STATED EXERCISE ▸
Look over the lines below. Report each one that includes the string "names".

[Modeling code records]
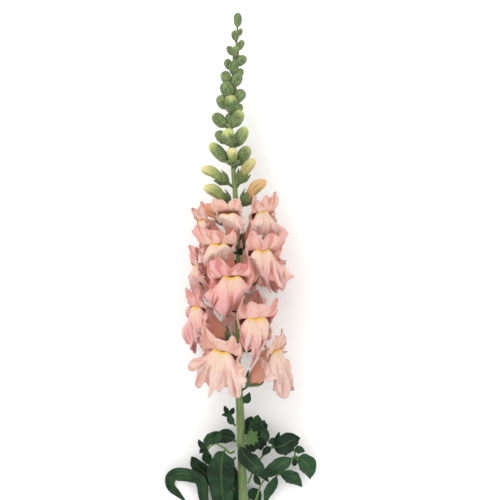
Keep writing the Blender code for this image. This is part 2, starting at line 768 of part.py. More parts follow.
def leaf_grid(width, roll, path):
    """Points of a leaf: a narrow petiole, then a pointed blade with a shallow fold along its midrib."""
    rows = 5 if width < SMALL_LEAF else 7
    across = (-1, 0, 1) if width < SMALL_LEAF else (-1, -0.5, 0, 0.5, 1)
    shares = [0, *(0.1 + 0.9 * i / (rows - 1) for i in range(rows))]
    last = len(path) - 1
    grid = []
    for share in shares:
        centre = through(path, share * last)
        ahead = through(path, min(share + 0.02, 1) * last)
        direction = unit(ahead - through(path, max(share - 0.02, 0) * last))
        side = turned(unit(np.cross(direction, (0, 0, 1.0))), direction, roll)
        up = np.cross(side, direction)
        blade = max((share - PETIOLE_SHARE) / (1 - PETIOLE_SHARE), 0)
        half = PETIOLE_WIDTH / 2 * (1 - PETIOLE_TAPER * share)
        half += width / 2 * math.sin(math.pi * blade**0.8) ** 0.9
        grid.append([centre + side * half * s + up * half * LEAF_FOLD * abs(s) for s in across])
    return np.array(grid)


def make_leaf(name, width, roll, path, look):
    """A leaf, laid flat wherever it comes down to the surface."""
    grid = pressed(leaf_grid(width, roll, path), LEAF_THICKNESS)
    return sheet_object(name, grid, False, LEAF_THICKNESS, look)


def make_shoot(name, twig, leaves, look):
    """A side shoot: a thin twig and its leaves, fused."""
    rings = []
    count = 2 * (len(twig) - 1)
    for i in range(count + 1):
        position = i * (len(twig) - 1) / count
        ahead = through(twig, min(position + 0.05, len(twig) - 1)) - through(twig, max(position - 0.05, 0))
        radius = TWIG_RADIUS * (1 - TWIG_TAPER * i / count)
        rings.append(ring_points(through(twig, position), ahead, np.array(TWIG_TOP), [radius] * TWIG_SIDES))
    stem = lathe_object("twig", rings, look)
    return fused(stem, [make_leaf("leaf", *leaf, look) for leaf in leaves], name)


def clear_scene():
    """Removes every object of the open scene."""
    for old in list(bpy.data.objects):
        bpy.data.objects.remove(old)


def main():
    """Builds the whole stem."""
    clear_scene()
    green = material("stalk_green", (0.15, 0.20, 0.07), 0.55)
    calyx_green = material("calyx_green", (0.17, 0.24, 0.09), 0.6)
    petal = material("petal_pink", (0.78, 0.46, 0.40), 0.6)
    leaf_green = material("leaf_green", (0.035, 0.085, 0.04), 0.5)
    bud_petal = material("bud_petal", (0.53, 0.45, 0.18), 0.6)
    make_stalk(green)
    rng = random.Random(SEED)
    for number, bloom in enumerate(BLOOMS, 1):
        make_corolla(f"corolla_{number:02d}", bloom, rng, petal)
        make_calyx(f"calyx_{number:02d}", bloom, calyx_green)
    for number, bud in enumerate(OPENING_BUDS, 1):
        make_opening_bud(number, bud, calyx_green, bud_petal)
    for name, (width, roll, path) in LEAVES.items():
        make_leaf(name, width, roll, path, leaf_green)
    for name, (twig, leaves) in SHOOTS.items():
        make_shoot(name, twig, leaves, leaf_green)


if __name__ == "__main__":
    main()
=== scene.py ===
import itertools
import json
import math
import random
from collections import namedtuple

import bmesh
import bpy
import numpy as np
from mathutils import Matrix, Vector, noise

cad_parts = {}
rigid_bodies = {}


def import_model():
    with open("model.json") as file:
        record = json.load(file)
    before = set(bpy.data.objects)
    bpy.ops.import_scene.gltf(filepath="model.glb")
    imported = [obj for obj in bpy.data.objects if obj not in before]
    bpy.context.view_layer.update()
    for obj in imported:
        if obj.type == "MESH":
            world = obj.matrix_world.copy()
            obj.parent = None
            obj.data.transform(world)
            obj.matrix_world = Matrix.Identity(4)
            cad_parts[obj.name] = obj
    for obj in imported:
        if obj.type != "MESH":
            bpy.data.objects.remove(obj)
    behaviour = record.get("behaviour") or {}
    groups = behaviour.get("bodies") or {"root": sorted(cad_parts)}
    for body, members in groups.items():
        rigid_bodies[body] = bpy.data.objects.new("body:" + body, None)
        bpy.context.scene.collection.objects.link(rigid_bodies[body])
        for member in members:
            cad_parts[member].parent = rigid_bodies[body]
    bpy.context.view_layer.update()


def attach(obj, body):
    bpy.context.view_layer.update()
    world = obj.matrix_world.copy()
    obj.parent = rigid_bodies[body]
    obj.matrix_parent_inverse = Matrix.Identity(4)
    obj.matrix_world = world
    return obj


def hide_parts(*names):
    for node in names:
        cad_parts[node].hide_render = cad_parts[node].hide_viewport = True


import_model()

mm = 0.001    # places and sizes below are in millimetres, and meshes are made in metres

# the stem lies along Y: heights run up the stalk from its cut end, and z from the floor
stemPlan = {
    "length": 428.04,
    "originAcross": 0.06,
    "path": ((3.6, 0, 3.2), (1.9, 64, 11), (0.8, 101, 17), (-0.2, 131, 22), (-1.5, 154, 26), (-1.9, 191, 30),
             (-1.1, 240, 31.5), (-3.4, 289, 33), (-5.4, 315, 33.5), (-8.2, 350, 34), (-5.6, 379, 34.5),
             (-3.0, 402, 35), (-1.8, 420, 35)),
    "radii": ((0, 3.4), (64, 3.4), (140, 3.1), (156, 2.3), (240, 2.1), (300, 1.9), (350, 1.3), (400, 0.8),
              (420, 0.55)),
}


# curves and turns

def smoothLookup(table, height, column):
    # value at a height on a smooth curve through a table's rows
    heights = [row[0] for row in table]
    values = [row[column] for row in table]
    k = min(max(int(np.searchsorted(heights, height)) - 1, 0), len(heights) - 2)
    span = heights[k + 1] - heights[k]
    t = min(max((height - heights[k]) / span, 0.0), 1.0)

    def slope(i):
        low, high = max(i - 1, 0), min(i + 1, len(heights) - 1)
        return (values[high] - values[low]) / (heights[high] - heights[low])

    rise = values[k + 1] - values[k]
    a = slope(k) * span - rise
    b = rise - slope(k + 1) * span
    return values[k] + t * rise + t * (1 - t) * ((1 - t) * a + t * b)


def throughPoints(points, positions, closed=False):
    # Catmull-Rom curve read at positions counted in points, which may be any array of numbers
    points = np.asarray(points, float)
    positions = np.asarray(positions, float)
    count = len(points)
    if closed:
        k = np.floor(positions).astype(int)
        near = [points[(k + n) % count] for n in (-1, 0, 1, 2)]
    else:
        padded = np.concatenate([[2 * points[0] - points[1]], points, [2 * points[-1] - points[-2]]])
        k = np.clip(np.floor(positions).astype(int), 0, count - 2)
        near = [padded[k + n] for n in (0, 1, 2, 3)]
    t = (positions - k).reshape(positions.shape + (1,) * (points.ndim - 1))
    before, p, q, after = near
    bend = 2 * before - 5 * p + 4 * q - after
    twist = 3 * p - before - 3 * q + after
    return p + 0.5 * ((q - before) * t + bend * t**2 + twist * t**3)


def alongPath(path, position, reach):
    # the point of a path at a position counted in points, and the way that it runs there
    last = len(path) - 1
    ahead = throughPoints(path, min(position + reach, last)) - throughPoints(path, max(position - reach, 0))
    return throughPoints(path, position), ahead


def unit(vector):
    vector = np.asarray(vector, float)
    return vector / np.linalg.norm(vector)


def turned(vector, axis, degrees):
    angle = math.radians(degrees)
    axis = unit(axis)
    return (vector * math.cos(angle) + np.cross(axis, vector) * math.sin(angle)
            + axis * (axis @ vector) * (1 - math.cos(angle)))


def eased(value, low, high):
    t = np.clip((value - low) / (high - low), 0, 1)
    return t * t * (3 - 2 * t)


def stalkPoint(height):
    byHeight = [(h, x, z) for x, h, z in stemPlan["path"]]
    return np.array([smoothLookup(byHeight, height, 1), height, smoothLookup(byHeight, height, 2)])


def stalkDirection(height):
    return unit(stalkPoint(height + 1) - stalkPoint(height - 1))


def stalkRadius(height):
    return smoothLookup(stemPlan["radii"], height, 1)


def facingFrame(height, facing):
    # (across, outward, along) for what faces that way round the stalk
    along = stalkDirection(height)
    angle = math.radians(facing)
    outward = np.array([math.sin(angle), 0, math.cos(angle)])
    outward = unit(outward - along * (outward @ along))
    return np.cross(outward, along), outward, along


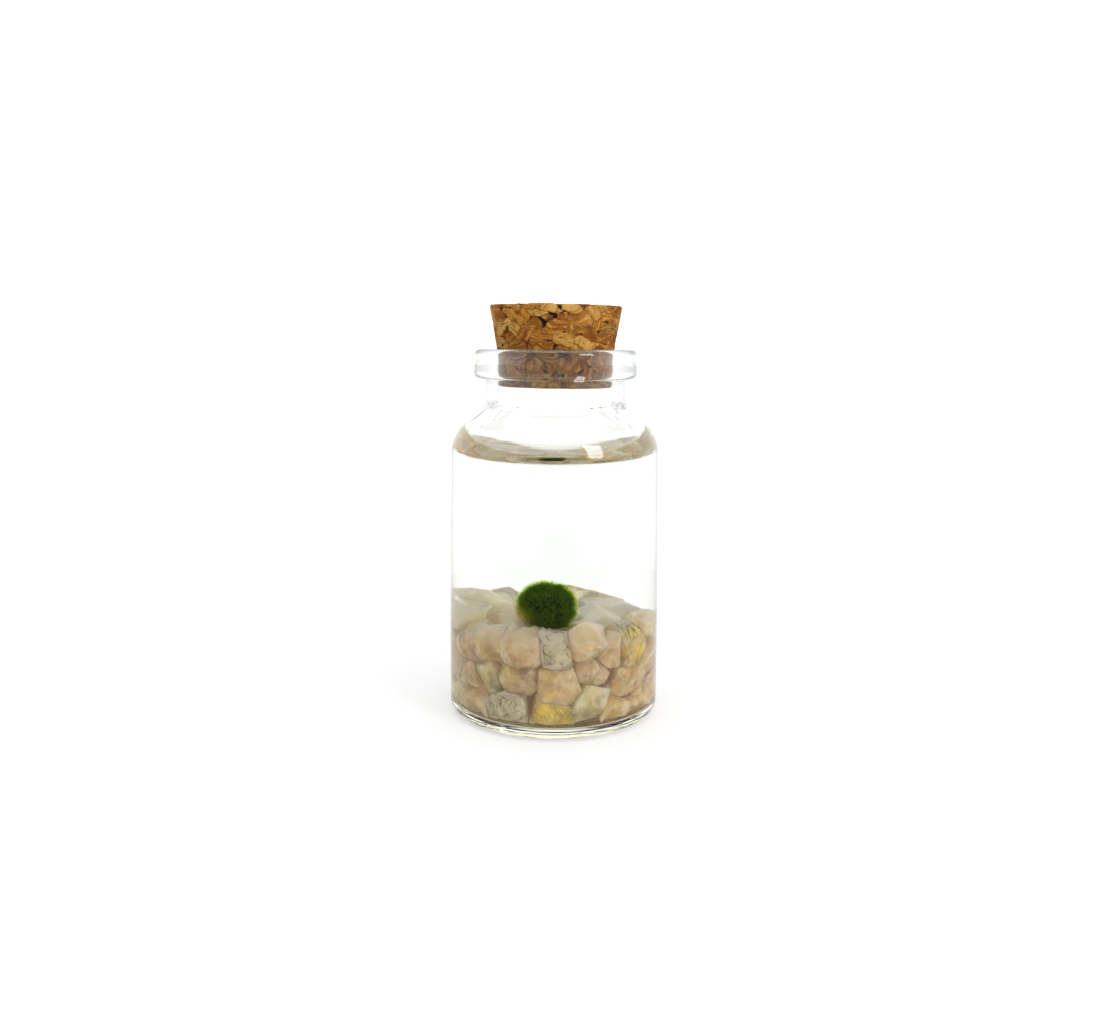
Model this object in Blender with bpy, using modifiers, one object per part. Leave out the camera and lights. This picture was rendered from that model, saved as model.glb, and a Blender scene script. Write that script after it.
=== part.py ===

RESULT FOR THIS EXERCISE ▸
def hide_parts(*names):
    for node in names:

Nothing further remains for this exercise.